Don't lick the tree!

Last year's Christmas tree was a freshly cut, quirkily spindly spruce, decorated in a rustic, natural simplicity.  It was beautiful and peaceful, and I loved it.  This year however, with the outside of the house covered in frosting and candy, I had to do something sweet inside, as well, so the tree is a sugar-saturated confection.  Well, actually, it's mostly paint and glitter, though the cookies and candy canes are real.  Kinda wish I'd used a real tree this year too, as the fresh balsam would have smelled heavenly with the scent that wafts from the cookies...sigh.

Sugar coated Christmas Tree

Cupcakes in rainbow hues mingle with...
Ice cream cones in five different flavors, and...
chocolates, intermingled with...
Classic gingerbread hearts.
Of course, I always have to have a few words with my visuals!

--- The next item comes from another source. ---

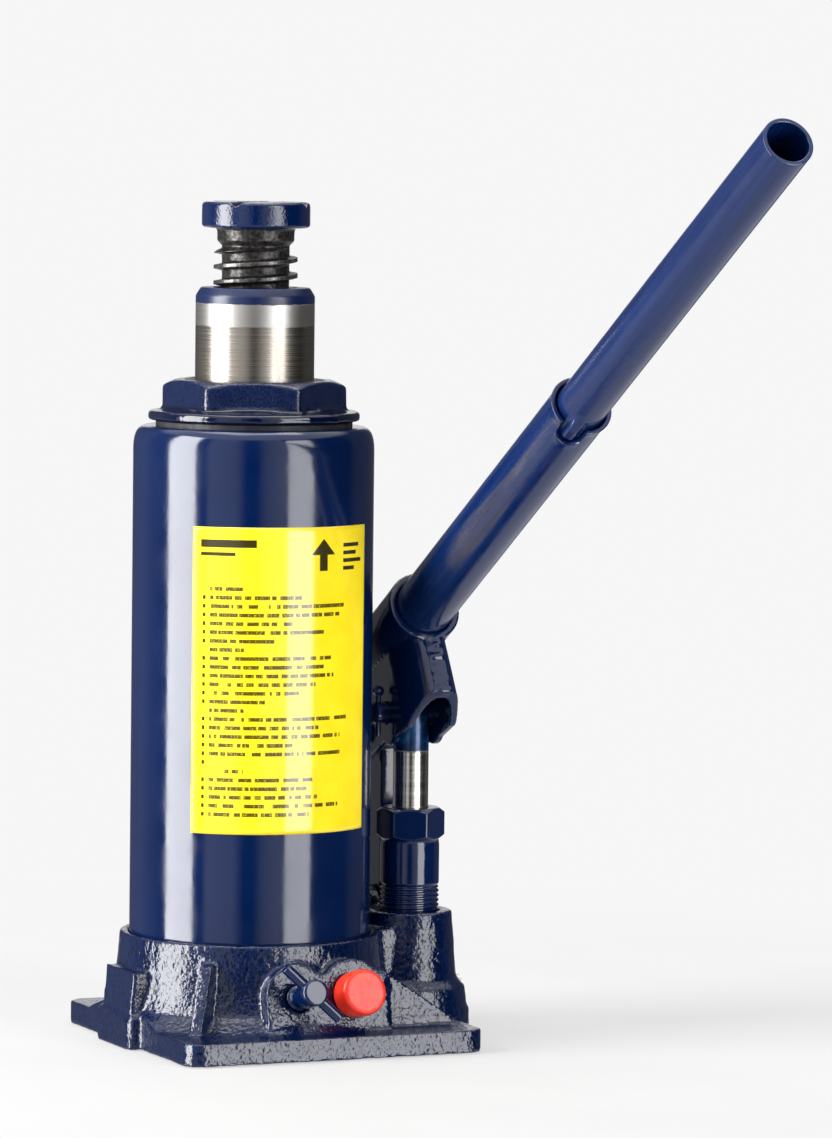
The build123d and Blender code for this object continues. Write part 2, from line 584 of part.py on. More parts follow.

Here's a peek at what's marauding as edibles:

Cupcakes are made by removing the satin thread covering those ubiquitous unbreakable ornaments.  These are always nearly free at most any thrift store, and waaaaay less expensive than buying new Styro balls.  Be cheap and green and recycle!  The frosting is created with cotton-type pads.  Quilt batting will work, but these thin little pads (I think they came from an industrial supply place) look amazingly real when stretched and hot glued to the ball.  The ball is glued into a cupcake paper, and then the "frosting" is tinted with a wash of thinned acrylic craft paint and sprinkled with iridescent fairy dust glitter, while still wet.  A dark pink pom-pom "cherry" was glued on top for a finishing touch.

Ice cream cones also start with those satin covered balls, though for these, you needn't remove the satin threads.  The ice cream is created with Sculptamold, which is a coarse plaster/paper mache material, available at nearly any craft store.  Just glop it on the top 2/3 of the ball, leaving a little lip to overhang the cone, like all the best ice cream parlours do.  Instant paper mache will also work, as will most air dry clays.   Once dry, paint with thinned acrylic paints, and sprinkle with fairy dust while wet.   The waffle cone is made from a quarter circle of tag board, covered in a lace doily, or scraps of old tablecloth or curtain lace.  Use a heavy coat of Mod Podge or white glue to stick the lace to the tag board, then saturate the top of the lace, too.  Without waiting for it to dry, paint this in caramel and brown tones of acrylic paint, and curve gently into shape.  Once dry, hot glue the quarter circles into cone shapes, trim the top edge a bit if desired, and hot glue the ice cream into the cone.  

Close-up of how the "ice cream" looks.  No need to be fussy, and in fact, they looked more real when I quit trying so hard to sculpt them.

The chocolates are simply brown pom-poms (made from thrift store yarn), some trimmed square, with snippets of ribbon, mini-gimp, and ribbon roses icing their tops.  I applied Minwax Polycrylic to both sides of candy papers to stiffen them, them coated the edge in gold paint, immediately dipped into gold micro-glitter, then hot glued the pom-pom chocolate in the center, with a hanging ribbon tucked under one edge. 

All of these are easy enough for pre-teens to create, and Artgirl helped with some.  Others I worked on at Friday Open Studio, at Maureen Carlson's Center for Creative Arts, though I had to guard them closely from my so-called friends, who were like kids ogling the cookie jar before dinner.  Click the link to Maureen's for Open Studio info.  If you're in the metro area, come join us!

However you decorate, however (and whatever!) you celebrate at this time of year, may your holidays be filled with sweetness and light!